The story reminds me of the convenience store that was in the news this week because the manager put up a sign that told clients to pull up their pants. Tired of the baggy look, the Georgia man wrote: “Only “FAGS” like to keep their pants down. Pull your pants up or be proud to be a FAG.”
 
“It really offends me by them coming in, pants down,” Anil Patel told the press. “So it is not that I’m against them, gay people or anything like that, but just trying to prove a point. If you are going to come in my store, make sure you have your pants on.”
 
You know. It’s hard enough to fight stereotypes. And indeed, as I mentioned earlier, some stereotypes are real. But coming up with completely erroneous generalizations about our community adds surrealism to insult. Readers? Have you ever seen a gay man running around gangsta-style with his pants around his hips in public?
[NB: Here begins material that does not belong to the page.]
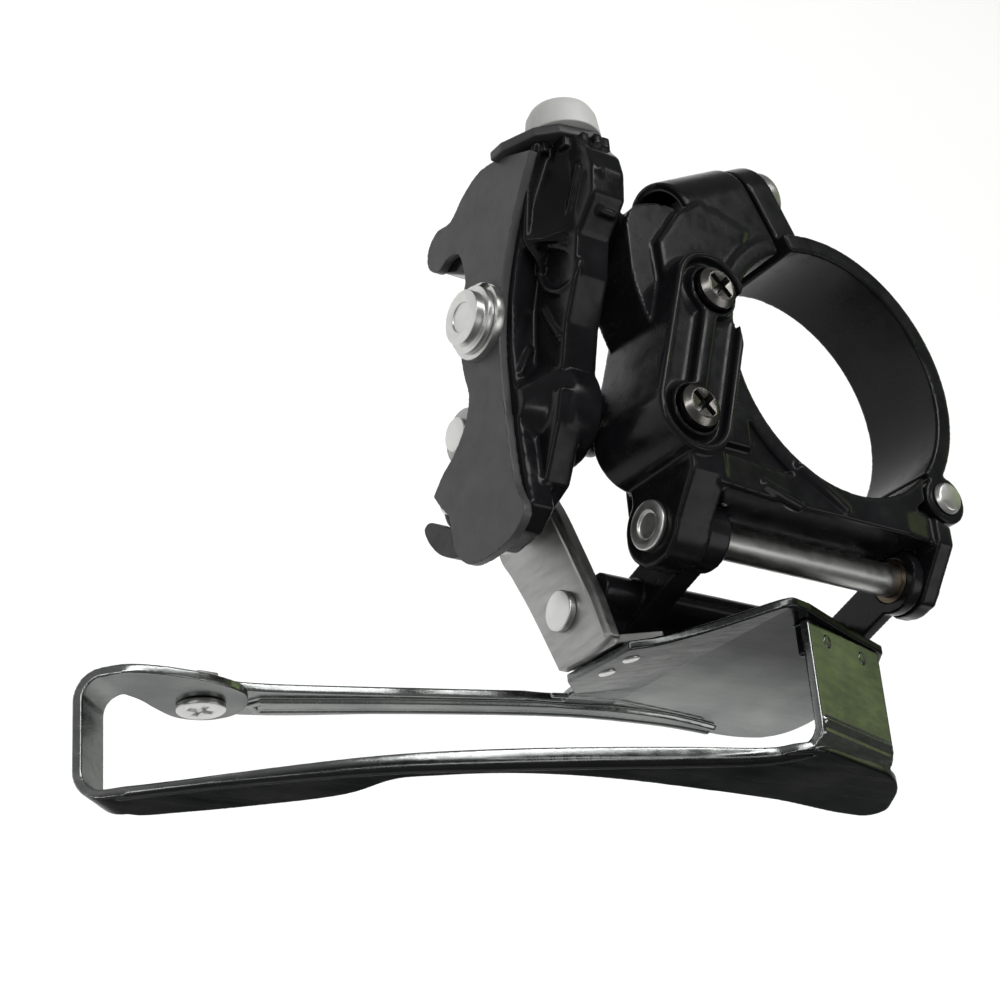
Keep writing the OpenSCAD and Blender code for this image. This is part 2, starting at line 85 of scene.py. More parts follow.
def object_point(mat, stretch=(1, 1, 1)):
    """Object coordinates in metres, stretched along an axis for brushed grain."""
    coords = node(mat, "ShaderNodeTexCoord")
    scale = node(mat, "ShaderNodeMapping")
    scale.inputs["Scale"].default_value = stretch
    link(mat, coords.outputs["Object"], scale.inputs["Vector"])
    return scale.outputs["Vector"]


def noise(mat, point, scale, detail=3.0, roughness=0.55):
    """Noise value at a point, with its scale per metre."""
    n = node(mat, "ShaderNodeTexNoise")
    n.inputs["Scale"].default_value = scale
    n.inputs["Detail"].default_value = detail
    n.inputs["Roughness"].default_value = roughness
    link(mat, point, n.inputs["Vector"])
    return n.outputs["Fac"]


def ramp(mat, fac, low, high, a, b):
    """Blend from value or colour a to b as fac goes from low to high."""
    n = node(mat, "ShaderNodeValToRGB")
    n.color_ramp.elements[0].position = low
    n.color_ramp.elements[1].position = high
    for element, value in zip(n.color_ramp.elements, (a, b)):
        element.color = (*value, 1) if isinstance(value, tuple) else (value, value, value, 1)
    link(mat, fac, n.inputs["Fac"])
    return n.outputs["Color"]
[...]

Emphasis on “public?” Oh, and notice that Mr. Patel “has nothing against us,” a mitigating aside that has become a de rigeur preface to even the most horrific antigay remark.
 
And finally, keeping the previous item in mind, I recently read an essay (in the New York Times, bien sur) that questioned why the media tiptoes around words like “fag” when used in a news context. Why say that Mr. Patel “used a gay slur” or that someone “told the press to go away using language that cannot be repeated in this newspaper?”
 
Why not say “fag,” or “fuck off,” if that’s what was said or written? It’s not as if the media itself has deliberately selected a slur or an obscenity. It’s part of the news story. I don’t know how many times I’ve had to look up a story ten times before I can figure out exactly what “slur” or “term of denigration” was employed in some situation that I’m trying to describe. We’re all grownups here. If the guy said it, report it.